Seit ihrem Umzug 1972 nach New York spielten Zeichnung und das Schreiben eine wichtige Rolle für ihren Durchbruch als Künstlerin; z.B. die 1974 in der Sonnabend Gallery gezeigten Mass Tone Paintings, 1976 in der Eröffnungsausstellung Rooms des MoMA PS1 mit ihrer Arbeit Schoolroom – bestehend aus einem pornografischen Text, auf die im Raum vorhandenen Schultafeln geschrieben, und einer Wandmalerei. „Ich war immer eine Leserin, eine Malerin, eine Schreiberin.“ – so das Selbstverständnis ihrer Arbeit mit verschiedensten Medien und ihre Zurückweisung reduktionistischer Zuschreibungen.
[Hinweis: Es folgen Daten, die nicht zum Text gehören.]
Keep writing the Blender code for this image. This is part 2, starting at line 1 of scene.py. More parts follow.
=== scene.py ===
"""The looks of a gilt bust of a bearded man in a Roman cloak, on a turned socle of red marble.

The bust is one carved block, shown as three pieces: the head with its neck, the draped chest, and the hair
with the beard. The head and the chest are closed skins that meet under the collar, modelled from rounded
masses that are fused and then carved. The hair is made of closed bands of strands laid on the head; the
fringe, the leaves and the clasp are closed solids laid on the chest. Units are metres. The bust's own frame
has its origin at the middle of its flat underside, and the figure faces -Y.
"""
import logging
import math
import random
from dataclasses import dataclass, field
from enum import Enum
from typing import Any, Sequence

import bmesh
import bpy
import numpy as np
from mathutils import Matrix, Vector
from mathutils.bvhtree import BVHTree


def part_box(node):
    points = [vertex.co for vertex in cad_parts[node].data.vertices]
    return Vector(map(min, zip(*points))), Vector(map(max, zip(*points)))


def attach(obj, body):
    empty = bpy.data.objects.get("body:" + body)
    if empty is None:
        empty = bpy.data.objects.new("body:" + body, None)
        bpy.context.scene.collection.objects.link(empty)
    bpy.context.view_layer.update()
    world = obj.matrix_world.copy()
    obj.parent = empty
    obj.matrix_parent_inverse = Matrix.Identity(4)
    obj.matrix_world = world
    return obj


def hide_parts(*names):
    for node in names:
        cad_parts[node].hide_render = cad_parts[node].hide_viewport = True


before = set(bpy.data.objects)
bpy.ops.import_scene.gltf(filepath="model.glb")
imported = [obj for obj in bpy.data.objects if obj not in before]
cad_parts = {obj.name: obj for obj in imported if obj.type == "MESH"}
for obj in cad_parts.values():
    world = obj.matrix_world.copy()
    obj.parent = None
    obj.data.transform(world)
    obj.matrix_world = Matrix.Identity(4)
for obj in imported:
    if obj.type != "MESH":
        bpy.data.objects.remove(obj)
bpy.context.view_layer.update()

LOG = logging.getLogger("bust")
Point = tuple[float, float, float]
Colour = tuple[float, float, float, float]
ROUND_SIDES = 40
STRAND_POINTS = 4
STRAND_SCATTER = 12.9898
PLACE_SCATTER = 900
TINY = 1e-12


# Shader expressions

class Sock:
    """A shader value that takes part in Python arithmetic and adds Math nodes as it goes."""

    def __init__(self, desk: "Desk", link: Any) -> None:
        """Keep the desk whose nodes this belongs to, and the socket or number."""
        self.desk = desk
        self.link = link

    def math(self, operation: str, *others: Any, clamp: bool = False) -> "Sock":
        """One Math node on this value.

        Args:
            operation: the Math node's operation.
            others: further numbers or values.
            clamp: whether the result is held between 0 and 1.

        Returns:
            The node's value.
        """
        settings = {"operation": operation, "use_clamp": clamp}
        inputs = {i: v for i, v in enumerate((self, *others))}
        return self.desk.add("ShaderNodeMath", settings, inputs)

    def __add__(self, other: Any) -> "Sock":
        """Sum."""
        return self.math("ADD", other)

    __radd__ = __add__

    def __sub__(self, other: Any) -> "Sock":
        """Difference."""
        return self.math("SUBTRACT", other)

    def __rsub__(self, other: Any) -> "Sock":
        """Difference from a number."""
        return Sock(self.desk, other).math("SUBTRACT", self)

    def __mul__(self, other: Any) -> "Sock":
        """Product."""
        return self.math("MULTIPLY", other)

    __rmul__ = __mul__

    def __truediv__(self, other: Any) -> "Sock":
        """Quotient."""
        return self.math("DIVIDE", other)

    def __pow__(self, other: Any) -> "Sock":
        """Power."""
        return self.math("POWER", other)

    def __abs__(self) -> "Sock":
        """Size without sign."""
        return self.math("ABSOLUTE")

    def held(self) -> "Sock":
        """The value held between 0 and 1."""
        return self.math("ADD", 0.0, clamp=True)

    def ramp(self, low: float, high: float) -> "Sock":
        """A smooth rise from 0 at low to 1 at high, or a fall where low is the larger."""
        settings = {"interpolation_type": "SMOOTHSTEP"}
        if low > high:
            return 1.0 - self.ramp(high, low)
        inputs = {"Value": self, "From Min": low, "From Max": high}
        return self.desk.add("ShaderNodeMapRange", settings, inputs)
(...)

Das genauere Betrachten des vielfältigen Werks lässt den Einfluss von Ort und Zeit auf Hafifs künstlerische Praxis hervortreten. Jedes Medium steht in einer Relation zu einer spezifischen Umgebung. Roman Paintings, TGGT Paintings, die Fotoserie Pomona Houses, Videos wie Vienna Suite, architektonische Arbeiten wie das Lusthus Wanås oder Entwürfe für ein Museum A Place Apart, etc. sind alle durch eine Indexikalität von Zeit und Ort geprägt. Diese Auseinandersetzung spiegelt sich auch in Hafifs ausgeprägter Konzeptualisierung des Unterschieds zwischen Wiederholung und Serie wieder. Vienna Suite, eine in Wien aufgenommene Fotoserie (1998 in der Galerie Hubert Winter ausgestellt) und das Video, das daraus entstand – mit Erik Saties Musique d’ameublement unterlegt – verdeutlichen Marcia Hafifs kritische Auseinandersetzung des Umgangs mit Bildern und Narrativen und dem was sie als cinematic way bezeichnet.
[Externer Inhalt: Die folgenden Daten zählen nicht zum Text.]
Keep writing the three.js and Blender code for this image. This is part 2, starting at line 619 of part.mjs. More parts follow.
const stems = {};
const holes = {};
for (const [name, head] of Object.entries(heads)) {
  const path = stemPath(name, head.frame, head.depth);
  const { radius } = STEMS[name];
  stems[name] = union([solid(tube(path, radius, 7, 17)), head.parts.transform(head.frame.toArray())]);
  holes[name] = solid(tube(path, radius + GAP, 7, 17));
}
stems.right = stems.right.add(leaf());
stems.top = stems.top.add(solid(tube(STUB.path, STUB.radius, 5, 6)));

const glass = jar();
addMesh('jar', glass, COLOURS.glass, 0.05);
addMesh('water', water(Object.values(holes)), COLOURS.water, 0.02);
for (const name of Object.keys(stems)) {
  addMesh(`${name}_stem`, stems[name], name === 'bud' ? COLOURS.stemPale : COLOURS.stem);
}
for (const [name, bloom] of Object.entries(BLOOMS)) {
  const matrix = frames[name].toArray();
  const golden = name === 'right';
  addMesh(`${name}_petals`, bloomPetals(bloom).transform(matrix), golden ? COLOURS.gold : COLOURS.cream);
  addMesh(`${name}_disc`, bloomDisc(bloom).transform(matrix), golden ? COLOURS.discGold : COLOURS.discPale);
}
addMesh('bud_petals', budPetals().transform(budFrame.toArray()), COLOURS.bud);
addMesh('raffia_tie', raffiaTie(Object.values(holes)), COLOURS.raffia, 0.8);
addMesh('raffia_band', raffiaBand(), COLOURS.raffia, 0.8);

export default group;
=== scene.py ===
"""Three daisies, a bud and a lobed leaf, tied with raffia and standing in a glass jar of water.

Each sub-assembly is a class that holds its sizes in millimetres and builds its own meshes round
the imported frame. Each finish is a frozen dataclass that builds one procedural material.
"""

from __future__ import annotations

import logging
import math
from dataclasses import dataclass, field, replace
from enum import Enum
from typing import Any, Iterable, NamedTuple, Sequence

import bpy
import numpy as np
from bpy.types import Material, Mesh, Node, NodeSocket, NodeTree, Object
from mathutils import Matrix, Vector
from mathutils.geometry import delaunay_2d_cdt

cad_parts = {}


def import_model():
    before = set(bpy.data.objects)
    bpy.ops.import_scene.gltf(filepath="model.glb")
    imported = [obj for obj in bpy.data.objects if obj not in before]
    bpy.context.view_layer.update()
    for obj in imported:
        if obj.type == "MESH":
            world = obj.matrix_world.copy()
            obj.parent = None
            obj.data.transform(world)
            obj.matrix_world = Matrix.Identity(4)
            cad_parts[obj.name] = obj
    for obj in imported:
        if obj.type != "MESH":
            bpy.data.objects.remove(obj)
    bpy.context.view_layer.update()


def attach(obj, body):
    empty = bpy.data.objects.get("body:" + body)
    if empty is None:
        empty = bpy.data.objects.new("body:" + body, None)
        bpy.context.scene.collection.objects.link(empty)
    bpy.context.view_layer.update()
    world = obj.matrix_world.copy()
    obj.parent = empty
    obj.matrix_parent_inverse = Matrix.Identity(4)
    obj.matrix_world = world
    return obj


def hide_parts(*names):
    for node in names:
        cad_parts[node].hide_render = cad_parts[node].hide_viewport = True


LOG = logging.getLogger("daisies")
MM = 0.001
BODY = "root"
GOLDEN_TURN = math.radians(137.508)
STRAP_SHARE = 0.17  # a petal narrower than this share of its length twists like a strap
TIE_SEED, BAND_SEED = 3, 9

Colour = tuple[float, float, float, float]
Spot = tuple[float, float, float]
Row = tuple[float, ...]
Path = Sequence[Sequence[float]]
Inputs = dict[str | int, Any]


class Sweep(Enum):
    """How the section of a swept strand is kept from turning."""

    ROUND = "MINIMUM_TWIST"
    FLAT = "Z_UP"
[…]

Im Zentrum Marcia Hafifs künstlerischer Praxis lässt sich dadurch eine Konstante ausmachen: „[Die] Isolation eines Elements aus einem Kontext und die Fokussierung darauf, mittels einer Technik, die eine luzide Wahrnehmung einer Erfahrung ermöglicht. Eine visuelle Erfahrung jedoch, die, mittels ihrer Intensität und Aufmerksamkeit gegenüber allen Gegebenheiten des Lebens, einen bildlichen Ausdruck des ‚Bewusstseins‘ erzeugt.“ Das impliziert eine phänomenologische Qualität in Hafifs Arbeiten, die sich in der Bedeutung des Zufälligen, dem Bewusstsein der eigenen Situiertheit, der Erfahrung des Alltäglichen und dessen Verbindung mit philosophischem Denken gründet. Elemente fernöstlicher Philosophien, Husserls Phänomenologie, poststrukturalistischer Diskurse wie der Dekonstruktion, ihre umfassende Kenntnis der Kunstgeschichte und ihr analytisches Auge legen das Fundament für ihre Auseinandersetz-ung und Analyse von Präsenz und Zeitlichkeit.
Das Werk von Marcia Hafifs – sich über eine Dauer von fünf Jahrzehnten erstreckend und eine Vielzahl von Medien verwendend – muss in seiner Gesamtheit betrachtet werden, um den zugrundeliegenden konzeptuellen Zugang Marcia Hafifs zu erkennen und damit dessen Rezeption, die immer noch hauptsächlich auf ihre monochrome Malerei bezogen ist, zu erweitern. Diese Ausstellung ist die erste posthume in der Galerie Hubert Winter in Kooperation mit dem Estate.